Pride Parade 2025: System rebooting. Community persists.
The Pride Parade will take place in Ljubljana on Saturday, 14 June 2025, with the central message: System rebooting. Community persists.
The Pride Parade is the central event of the Ljubljana Pride Festival. It is a public manifestation intended to break the silence, to rebel against the ostracization of homosexuality, the occupation of public space, the presentation of the life and work of the LGBTIQ+ community, the promotion of human rights, equal opportunities and freedom of choice.
The Pride Day will traditionally colour the Congress Square with a rainbow of community, cultural, political and artistic elements that will take place throughout the day and culminate with a march through the streets of Ljubljana and an evening program on the stage of the June in Ljubljana festival.
The parade city is an important opportunity for the Slovenian LGBTIQ+ community to present its activities, life and cultural and artistic creation in a public space. The organizers of the Pride Parade 2025 emphasize that the fight for equality cannot exist separately from the fight against digital hatred. And hate speech and hateful acts are largely directed against the LGBTIQ+ community. Hate speech and hateful acts, regardless of the space in which they occur, threaten the fundamental values of a democratic society, and therefore require systemic changes that will ensure safety, dignity and equal rights for all. Let this year's Pride Parade be a reminder that the system is rebooting, but our community persists.

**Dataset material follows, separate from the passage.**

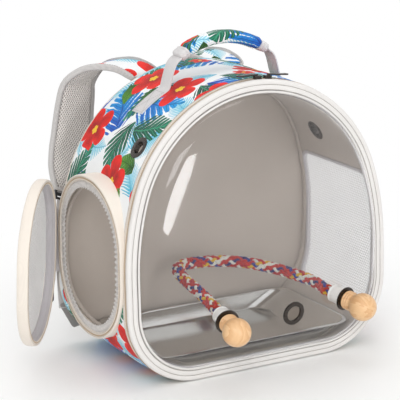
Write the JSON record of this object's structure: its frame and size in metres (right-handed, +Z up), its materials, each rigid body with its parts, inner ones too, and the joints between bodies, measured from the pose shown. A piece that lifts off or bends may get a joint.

Kings & Queens & Criminal Queers
As part of the Ljubljana Pride Festival, Marijo Županov's exhibition Kings & Queens & Criminal Queers will be on display in the Glass Atrium of the City Hall from 11 June to 3 July 2025. Marijo Županov actively contributes to the development of the queer community in Ljubljana. He draws most of his inspiration from the local drag scene, which he regularly supports with his photography.
He sees the drag community as the foundation of creativity and solidarity within the local LGBTIQ+ scene. According to him, it is drag artists who create not only cultural life in the city, but also bonds of friendship and a sense of belonging – so that LGBTIQ+ individuals in Ljubljana do not feel alone.
The exhibition Kings & Queens & Criminal Queers builds on his established exhibition oeuvre and expands it with a series of polaroids. These act as documentary material that bears witness to the fragility and vulnerability of the local queer community – they are traces of personal experiences with hate speech and violence. The inspiration for the exhibition title comes from the melancholic beauty of the song Beautiful Boys, which tells the story of an outcast orphan.